WORK REQUIRED:
Below you will find a set of lines. Repeat them all exactly.

— start of PROVIDED MATERIAL —

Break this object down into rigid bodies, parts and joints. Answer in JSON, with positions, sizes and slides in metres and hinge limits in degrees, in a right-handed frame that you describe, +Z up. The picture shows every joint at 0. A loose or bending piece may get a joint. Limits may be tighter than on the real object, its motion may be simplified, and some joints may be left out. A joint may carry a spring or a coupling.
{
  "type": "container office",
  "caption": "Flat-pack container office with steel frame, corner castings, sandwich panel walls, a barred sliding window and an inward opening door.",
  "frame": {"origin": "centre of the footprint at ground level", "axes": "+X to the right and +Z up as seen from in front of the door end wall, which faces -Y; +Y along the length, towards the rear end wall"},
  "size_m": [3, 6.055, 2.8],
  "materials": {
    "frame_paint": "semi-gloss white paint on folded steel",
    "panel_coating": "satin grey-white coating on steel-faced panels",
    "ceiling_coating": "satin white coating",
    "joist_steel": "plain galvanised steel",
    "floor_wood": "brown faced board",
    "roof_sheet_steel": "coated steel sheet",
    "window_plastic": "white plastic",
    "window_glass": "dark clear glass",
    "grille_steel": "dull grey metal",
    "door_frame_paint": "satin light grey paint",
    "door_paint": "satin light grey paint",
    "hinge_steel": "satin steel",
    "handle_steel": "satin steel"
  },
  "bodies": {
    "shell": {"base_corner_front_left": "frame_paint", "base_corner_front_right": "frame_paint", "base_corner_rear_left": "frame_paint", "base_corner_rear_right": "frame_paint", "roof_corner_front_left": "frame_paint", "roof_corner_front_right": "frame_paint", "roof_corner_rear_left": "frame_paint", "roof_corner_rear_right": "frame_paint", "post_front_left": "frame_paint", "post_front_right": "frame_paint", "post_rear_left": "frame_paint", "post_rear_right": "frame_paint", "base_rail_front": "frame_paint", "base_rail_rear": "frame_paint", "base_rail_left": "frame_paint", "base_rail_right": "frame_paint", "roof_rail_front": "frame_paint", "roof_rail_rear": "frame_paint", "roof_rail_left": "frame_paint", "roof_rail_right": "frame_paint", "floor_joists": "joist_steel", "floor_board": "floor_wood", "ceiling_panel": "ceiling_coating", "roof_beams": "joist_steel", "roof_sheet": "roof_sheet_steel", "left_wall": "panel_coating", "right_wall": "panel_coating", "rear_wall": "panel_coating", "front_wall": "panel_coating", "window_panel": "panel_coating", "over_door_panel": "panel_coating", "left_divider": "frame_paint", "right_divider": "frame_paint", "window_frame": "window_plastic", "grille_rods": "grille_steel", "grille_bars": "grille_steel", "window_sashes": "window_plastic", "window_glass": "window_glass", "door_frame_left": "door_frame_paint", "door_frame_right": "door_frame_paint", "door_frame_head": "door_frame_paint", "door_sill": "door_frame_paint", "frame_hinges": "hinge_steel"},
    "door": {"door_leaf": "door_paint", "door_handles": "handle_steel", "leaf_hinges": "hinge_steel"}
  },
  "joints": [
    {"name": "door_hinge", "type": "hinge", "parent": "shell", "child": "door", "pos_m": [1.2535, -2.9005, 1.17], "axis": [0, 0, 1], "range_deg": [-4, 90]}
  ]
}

— end of PROVIDED MATERIAL —

EXERCISE OUTPUT:
Break this object down into rigid bodies, parts and joints. Answer in JSON, with positions, sizes and slides in metres and hinge limits in degrees, in a right-handed frame that you describe, +Z up. The picture shows every joint at 0. A loose or bending piece may get a joint. Limits may be tighter than on the real object, its motion may be simplified, and some joints may be left out. A joint may carry a spring or a coupling.
{
  "type": "container office",
  "caption": "Flat-pack container office with steel frame, corner castings, sandwich panel walls, a barred sliding window and an inward opening door.",
  "frame": {"origin": "centre of the footprint at ground level", "axes": "+X to the right and +Z up as seen from in front of the door end wall, which faces -Y; +Y along the length, towards the rear end wall"},
  "size_m": [3, 6.055, 2.8],
  "materials": {
    "frame_paint": "semi-gloss white paint on folded steel",
    "panel_coating": "satin grey-white coating on steel-faced panels",
    "ceiling_coating": "satin white coating",
    "joist_steel": "plain galvanised steel",
    "floor_wood": "brown faced board",
    "roof_sheet_steel": "coated steel sheet",
    "window_plastic": "white plastic",
    "window_glass": "dark clear glass",
    "grille_steel": "dull grey metal",
    "door_frame_paint": "satin light grey paint",
    "door_paint": "satin light grey paint",
    "hinge_steel": "satin steel",
    "handle_steel": "satin steel"
  },
  "bodies": {
    "shell": {"base_corner_front_left": "frame_paint", "base_corner_front_right": "frame_paint", "base_corner_rear_left": "frame_paint", "base_corner_rear_right": "frame_paint", "roof_corner_front_left": "frame_paint", "roof_corner_front_right": "frame_paint", "roof_corner_rear_left": "frame_paint", "roof_corner_rear_right": "frame_paint", "post_front_left": "frame_paint", "post_front_right": "frame_paint", "post_rear_left": "frame_paint", "post_rear_right": "frame_paint", "base_rail_front": "frame_paint", "base_rail_rear": "frame_paint", "base_rail_left": "frame_paint", "base_rail_right": "frame_paint", "roof_rail_front": "frame_paint", "roof_rail_rear": "frame_paint", "roof_rail_left": "frame_paint", "roof_rail_right": "frame_paint", "floor_joists": "joist_steel", "floor_board": "floor_wood", "ceiling_panel": "ceiling_coating", "roof_beams": "joist_steel", "roof_sheet": "roof_sheet_steel", "left_wall": "panel_coating", "right_wall": "panel_coating", "rear_wall": "panel_coating", "front_wall": "panel_coating", "window_panel": "panel_coating", "over_door_panel": "panel_coating", "left_divider": "frame_paint", "right_divider": "frame_paint", "window_frame": "window_plastic", "grille_rods": "grille_steel", "grille_bars": "grille_steel", "window_sashes": "window_plastic", "window_glass": "window_glass", "door_frame_left": "door_frame_paint", "door_frame_right": "door_frame_paint", "door_frame_head": "door_frame_paint", "door_sill": "door_frame_paint", "frame_hinges": "hinge_steel"},
    "door": {"door_leaf": "door_paint", "door_handles": "handle_steel", "leaf_hinges": "hinge_steel"}
  },
  "joints": [
    {"name": "door_hinge", "type": "hinge", "parent": "shell", "child": "door", "pos_m": [1.2535, -2.9005, 1.17], "axis": [0, 0, 1], "range_deg": [-4, 90]}
  ]
}